I'm not quite sure how this is a guide. The ESP8266, arguably the most low-cost WiFi capable chip, is not even mentioned.

Also, according to the article, "high-density compute nodes feature a heterogeneous CPU architecture" which is needed for "green computing-type systems (e.g. network and storage systems, cloud computing or large-scale data centers)". I have no idea what that means.


It's a marketing piece to highlight Imagination Technologies offerings. The title is misleading.


No, that is not the primary purpose. I've called out products related to Imagination five times (and all of them in block diagram/images used to illustrate practical examples) in an article of 1,300 words.


I've tried to break down the different IoT categories and identify generic characteristics that apply to them. There are of course hundreds of specific SoCs to choose from but they all typically fall under one of the five categories I've mentioned.

High-density compute nodes are a specific type of processors that have manycore CPUs. The reason they are called high-density is because they pack tens or hundreds of small CPU cores onto a single die. These types of small cores don't provide massive single-threaded performance by themselves but when added together, they can be quite compelling. This is a different approach to having a few but very powerful cores such as Intel Xeons on an SoC. An analogy would be a flock of starlings versus an eagle. Moreover, many CPU designers today have abandoned the practice of scaling in frequency to achieve performance and are focused more and more on performance per watt (hence the term green computing). This is because the costs associated with powering and cooling a data center are rapidly rising.


> This is because the costs associated with powering and cooling a data center are rapidly rising.

Because when I think "IoT", the first place I think of is a datacenter...


You might not, but where do you think the vast amount of data produced by IoT devices is going to go?


Somewhere other than an IoT device?


It usually goes like IoT device - gateway - data center. IoT devices are having a massive impact on data center architectures.


So any processor that ever touches data that came from an IoT device is an "IoT processor"?


I would agree that data center processors are not IoT processors. They're generic, server processors.

IoT == "connected devices"... with the emphasis on devices. i.e. embedded microcontrollers.

Also note that they themselves don't have to be packaged with some RF comms, plain old microcontrollers are entirely suitable for most cases.


> There are of course hundreds of specific SoCs to choose from but they all typically fall under one of the five categories I've mentioned.

Exactly why a guide would be useful to help understand the tradeoffs... which this guide does not supply.
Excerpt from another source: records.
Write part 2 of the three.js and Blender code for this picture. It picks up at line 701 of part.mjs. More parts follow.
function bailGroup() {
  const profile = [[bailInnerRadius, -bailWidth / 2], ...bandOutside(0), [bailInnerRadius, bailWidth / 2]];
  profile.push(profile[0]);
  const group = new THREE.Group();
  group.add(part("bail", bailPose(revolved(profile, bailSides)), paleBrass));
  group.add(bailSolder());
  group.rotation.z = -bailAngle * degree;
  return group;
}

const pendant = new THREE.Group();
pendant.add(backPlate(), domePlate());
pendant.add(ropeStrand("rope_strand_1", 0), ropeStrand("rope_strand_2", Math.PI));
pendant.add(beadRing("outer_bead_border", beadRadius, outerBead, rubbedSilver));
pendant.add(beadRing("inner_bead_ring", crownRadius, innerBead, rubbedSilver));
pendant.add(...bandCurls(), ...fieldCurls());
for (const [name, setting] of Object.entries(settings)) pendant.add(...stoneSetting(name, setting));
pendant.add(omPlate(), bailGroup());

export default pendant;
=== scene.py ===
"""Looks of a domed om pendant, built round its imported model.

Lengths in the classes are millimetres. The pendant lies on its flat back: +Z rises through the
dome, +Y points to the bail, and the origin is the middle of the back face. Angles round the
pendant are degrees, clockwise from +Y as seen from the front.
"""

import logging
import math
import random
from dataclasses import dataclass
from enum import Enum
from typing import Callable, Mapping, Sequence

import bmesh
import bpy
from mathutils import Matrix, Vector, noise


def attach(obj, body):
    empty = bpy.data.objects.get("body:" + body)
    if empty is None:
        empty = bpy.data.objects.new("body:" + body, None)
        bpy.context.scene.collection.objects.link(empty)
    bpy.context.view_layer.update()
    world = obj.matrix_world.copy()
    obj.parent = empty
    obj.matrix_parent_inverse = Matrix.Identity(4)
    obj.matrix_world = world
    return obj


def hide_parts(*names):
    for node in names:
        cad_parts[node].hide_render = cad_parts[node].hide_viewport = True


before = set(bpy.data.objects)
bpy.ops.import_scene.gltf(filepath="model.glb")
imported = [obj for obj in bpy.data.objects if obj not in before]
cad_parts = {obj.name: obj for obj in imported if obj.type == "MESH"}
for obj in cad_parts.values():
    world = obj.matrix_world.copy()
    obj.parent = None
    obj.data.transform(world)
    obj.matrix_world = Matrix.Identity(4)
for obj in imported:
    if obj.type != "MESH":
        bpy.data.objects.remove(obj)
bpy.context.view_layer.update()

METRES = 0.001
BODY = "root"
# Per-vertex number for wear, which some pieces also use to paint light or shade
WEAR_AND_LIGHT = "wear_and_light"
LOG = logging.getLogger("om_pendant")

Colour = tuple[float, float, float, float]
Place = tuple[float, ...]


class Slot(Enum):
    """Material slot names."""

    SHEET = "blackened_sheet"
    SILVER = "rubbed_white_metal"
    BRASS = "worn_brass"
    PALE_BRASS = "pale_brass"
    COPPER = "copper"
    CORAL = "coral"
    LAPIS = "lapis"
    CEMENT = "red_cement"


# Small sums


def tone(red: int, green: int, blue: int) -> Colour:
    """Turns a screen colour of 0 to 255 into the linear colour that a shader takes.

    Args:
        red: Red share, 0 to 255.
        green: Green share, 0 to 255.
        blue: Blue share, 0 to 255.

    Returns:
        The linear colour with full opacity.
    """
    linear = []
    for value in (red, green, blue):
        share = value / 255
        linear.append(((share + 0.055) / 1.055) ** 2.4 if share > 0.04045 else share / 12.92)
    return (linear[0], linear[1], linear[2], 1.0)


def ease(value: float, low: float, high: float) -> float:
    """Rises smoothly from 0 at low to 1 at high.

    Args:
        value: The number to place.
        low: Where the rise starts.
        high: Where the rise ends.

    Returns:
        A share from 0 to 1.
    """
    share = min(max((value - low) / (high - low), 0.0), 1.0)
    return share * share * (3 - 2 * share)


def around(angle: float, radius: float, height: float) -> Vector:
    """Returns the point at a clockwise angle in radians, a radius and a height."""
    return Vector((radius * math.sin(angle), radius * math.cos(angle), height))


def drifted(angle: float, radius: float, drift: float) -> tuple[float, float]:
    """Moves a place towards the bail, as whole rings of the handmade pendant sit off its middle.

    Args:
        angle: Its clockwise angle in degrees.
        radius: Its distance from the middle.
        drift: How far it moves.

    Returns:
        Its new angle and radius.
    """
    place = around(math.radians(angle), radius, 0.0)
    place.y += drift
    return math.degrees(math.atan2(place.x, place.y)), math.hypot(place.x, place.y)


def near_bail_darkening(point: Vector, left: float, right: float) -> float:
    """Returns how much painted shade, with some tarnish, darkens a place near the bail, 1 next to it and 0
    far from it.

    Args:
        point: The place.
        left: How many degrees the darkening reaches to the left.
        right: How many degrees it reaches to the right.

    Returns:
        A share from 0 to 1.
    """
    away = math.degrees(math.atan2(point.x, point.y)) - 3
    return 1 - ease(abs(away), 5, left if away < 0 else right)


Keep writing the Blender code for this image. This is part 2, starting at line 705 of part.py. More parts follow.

OP is PR for Imagination Technologies.


...and no mention of ARM??

really? the most used micro of our time and quite possibly the most popular controller for IoT devices and there isn't a mention?

(This article is purely a press-release for the manufacturer).


They are competitors to ARM, so it's not really surprising. Agree with that this is just a press release - which mostly aren't neutral.


Duh.. I came here expecting to see a guide. Please change the title to reflect content of the article.